Akshara mengatakan penurunan tarif berlaku pada 34 maskapai yang tergabung dalam Inaca, diantaranya Garuda Indonesia, Citilink, Lion Air, dan Indonesia AirAsia. Penurunan harganya berbeda-beda, sesuai kebijakan masing-masing maskapai. Rentang penurunannya di kisaran 20% hingga 60%.
Dia memastikan meski menurunkan tarif, para maskapai tidak akan menurunkan pelayanannya. Dengan penurunan ini, maskapai masih mengantongi keuntungan bersih sekitar 1% hingga 2%. "Impact-nya tentu saja berpengaruh kepada kinerja, tapi kami sudah meminta semua airline untuk efisiensi," ujarnya saat konferensi pers di Jakarta, Minggu (13/1).
Meski Inaca telah mengumumkan penurunan tarif, ternyata harga tiket penerbangan domestik masih saja mahal. Berdasarkan penelusuran di sejumlah situs penjualan tiket pesawat, tarif penerbangan untuk 23 Januari 2019 dari Aceh ke Jakarta paling murah Rp 1,6 juta. Sementara jika transit ke Kuala Lumpur kemudian ke Jakarta, totalnya hanya Rp 1,1 juta.
Pengusaha biro perjalanan pun masih mengeluh. Association of the Indonesian Tours and Travel Agencies (Asita) mengungkapkan harga tiket untuk sejumlah rute, terutama Indonesia Timur masih tinggi.
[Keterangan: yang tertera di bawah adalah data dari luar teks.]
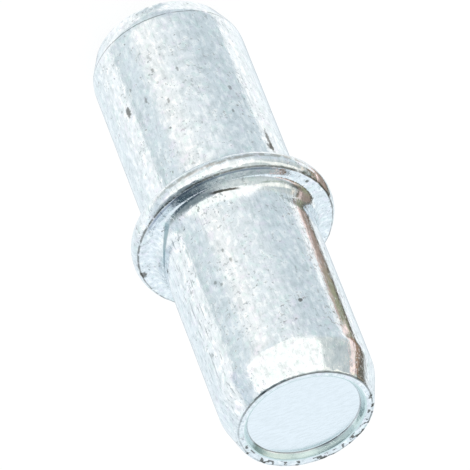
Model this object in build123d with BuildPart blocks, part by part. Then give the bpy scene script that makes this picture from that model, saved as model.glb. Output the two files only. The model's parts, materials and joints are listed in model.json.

Bahkan, Asita Provinsi Riau menyatakan sejumlah biro perjalanan transportasi udara melakukan mogok tidak menjual tiket pesawat domestik selama sepekan. "Ini sebagai bentuk protes perusahaan tour and travel terhadap mahalnya harga tiket pesawat domestik pasca libur tahun baru 2019," kata Ketua Asita Riau Dede Firmansyah, seperti dikutip Antara, Rabu (16/1).
Mengutip Antara, Asita menyatakan mahalnya tarif penerbangan telah membuat penjualan tiket pesawat anjlok hingga 50%. Asita menyatakan sekitar 60% aktivitas orang yang ingin berwisata dipengaruhi oleh harga tiket pesawat. Jika tarifnya terlalu tinggi, orang akan berpikir ulang untuk melakukan kegiatan wisata atau bepergian ke daerah lain. Hal ini akan berpengaruh pada target pemerintah menjadikan industri pariwisata sebagai penggerak pertumbuhan ekonomi Indonesia.